Ackerman and most contemporary legal theorists, I suggest, would not agree. They might respond that “a natural-law-based theory of popular sovereignty” is persuasive only to those who believe in the natural law. Insofar as the existence of an authoritative and binding natural law depends on belief in a creator God, it would seem to be ill suited as a governing philosophy today, given contemporary moral and religious pluralism. That sort of critique, of course, assumes that the natural law possesses its obligatory character because it is accepted by the people, a premise that Cooper and Dyer would deny. It also overlooks that, in addition to Lincoln, the Reverend Martin Luther King Jr. turned to classical and Christian conceptions of the natural law to guide the United States through one of its deepest moments of constitutional and moral crisis.
Whether the idea of natural law is still relevant today, Cooper and Dyer’s primary aim in this book is to explain how it was relevant to the founders.

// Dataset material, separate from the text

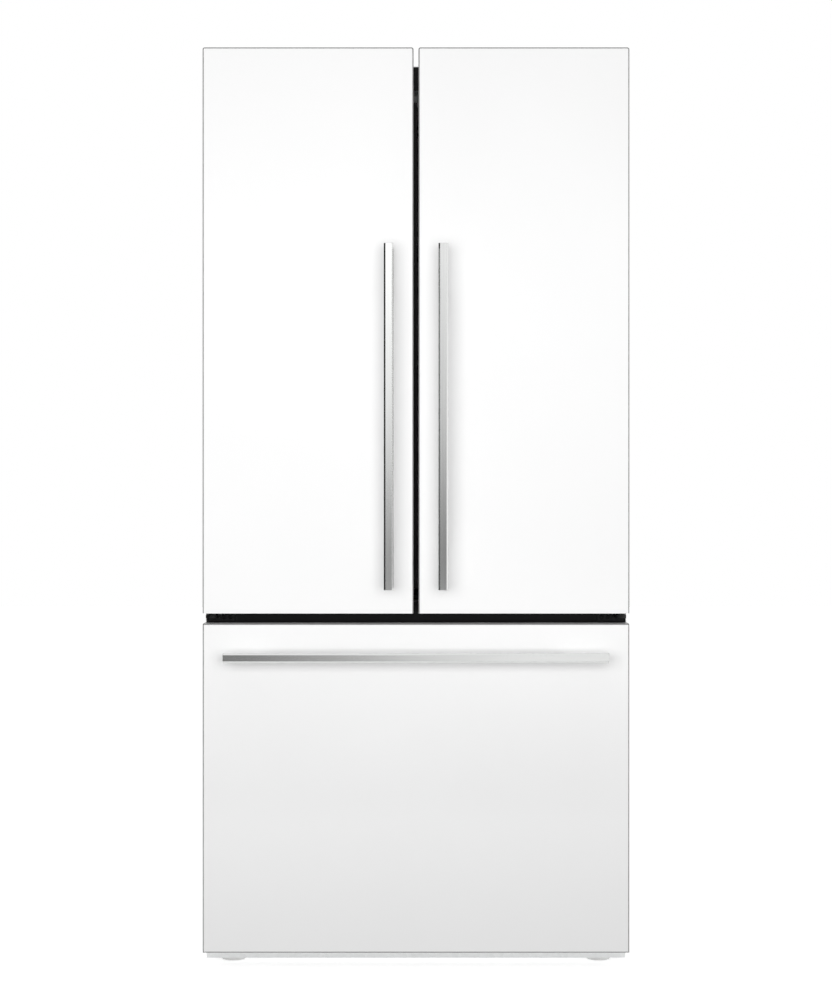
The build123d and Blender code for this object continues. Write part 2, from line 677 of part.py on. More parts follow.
# ---- handles ----
def bevelled_bar(x, z):
    """A square-ended bar whose two long front edges are bevelled."""
    bar = block(x, (Y_HANDLE, Y_HANDLE + BAR_DEPTH), z)
    along = Axis.X if x[1] - x[0] > z[1] - z[0] else Axis.Z
    return chamfer(front_edges(bar, along), BAR_BEVEL)


def post_outline(end, inward):
    """Corners of a tapered post in (position along the bar, y), from the bar's end inward."""
    far = end + inward * POST_LENGTH
    return [
        (end, Y_HANDLE + BAR_DEPTH),
        (far, Y_HANDLE + BAR_DEPTH),
        (far - inward * POST_TAPER, Y_FRONT),
        (end, Y_FRONT),
    ]


def left_handle():
    x = (-DOOR_HANDLE_X - BAR_WIDTH / 2, -DOOR_HANDLE_X + BAR_WIDTH / 2)
    solids = bevelled_bar(x, DOOR_HANDLE_Z).solids()
    post_x = (-DOOR_HANDLE_X - POST_WIDTH / 2, -DOOR_HANDLE_X + POST_WIDTH / 2)
    for end, inward in ((DOOR_HANDLE_Z[0], 1), (DOOR_HANDLE_Z[1], -1)):
        outline = [(y, z) for z, y in post_outline(end, inward)]
        solids += side_profile(outline, post_x).solids()
    return Compound(solids)


def drawer_handle():
    z = (DRAWER_HANDLE_Z - BAR_WIDTH / 2, DRAWER_HANDLE_Z + BAR_WIDTH / 2)
    solids = bevelled_bar((-DRAWER_HANDLE_HALF, DRAWER_HANDLE_HALF), z).solids()
    for side in (-1, 1):
        outline = post_outline(side * DRAWER_HANDLE_HALF, -side)
        face = Plane.XY.offset(DRAWER_HANDLE_Z - POST_WIDTH / 2) * make_face(
            Polyline(*outline, close=True)
        )
        solids += extrude(face, POST_WIDTH).solids()
    return Compound(solids)


# ---- freezer drawer ----
def drawer_skin():
    """Folded front sheet with a return on all four sides."""
    body = block((-HALF, HALF), (Y_FRONT, Y_DOOR_BACK), (Z_DRAWER, Z_DRAWER_TOP))
    body = fillet(body.faces().sort_by(Axis.Y)[0].edges(), EDGE_RADIUS)
    inside = block(
        (-HALF + SKIN, HALF - SKIN),
        (Y_FRONT + SKIN, Y_DOOR_BACK + 1),
        (Z_DRAWER + SKIN, Z_DRAWER_TOP - SKIN),
    )
    return body - fillet(inside.faces().sort_by(Axis.Y)[0].edges(), EDGE_RADIUS - SKIN)


def drawer_liner():
    x = (-HALF + SKIN, HALF - SKIN)
    z = (Z_DRAWER + SKIN, Z_DRAWER_TOP - SKIN)
    ridge_x = (-DRAWER_RIDGE_X, DRAWER_RIDGE_X)
    return door_liner(x, z, ridge_x, DRAWER_RIDGE_Z, DRAWER_RIDGE_REACH)


def drawer_foam():
    slab = block(
        (-HALF + SKIN, HALF - SKIN),
        (Y_FRONT + SKIN, Y_DOOR_BACK - DOOR_LINER),
        (Z_DRAWER + SKIN, Z_DRAWER_TOP - SKIN),
    )
    slab = fillet(slab.faces().sort_by(Axis.Y)[0].edges(), EDGE_RADIUS - SKIN)
    frame = ridge((-DRAWER_RIDGE_X, DRAWER_RIDGE_X), DRAWER_RIDGE_Z, DRAWER_RIDGE_REACH, DOOR_LINER)
    return slab + frame


def drawer_gasket():
    x = (-HINGE_X + 3, HINGE_X - 3)
    return ring(x, (Y_DOOR_BACK, Y_CABINET - CLEAR), (70, Z_DRAWER_TOP - 2), SEAL_WIDTH)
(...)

Although Harry Jaffa’s name does not appear in the index (and I do not recall a discussion of his work in the text), Cooper and Dyer offer a Christian elaboration of Jaffa’s thesis—as articulated in his 1987 Interpretation article, “Equality, Liberty, Wisdom, Morality, and Consent in the Idea of Political Freedom,” and chapter 2 of A New Birth of Freedom (2000)—that the American founding does not represent a fundamental break with the ancients but rather a prudential adaptation of Aristotelian political thought in light of Christianity’s transpolitical character and the Gospel’s separation of political authority and divine authority. Cooper and Dyer admirably defend their interpretation not by relying on Leo Strauss’s interpretation of Hobbes and Locke but through a careful engagement with the primary texts and political history of the American founding. This is a serious work of scholarship that scholars of the early American republic ought to consider with care.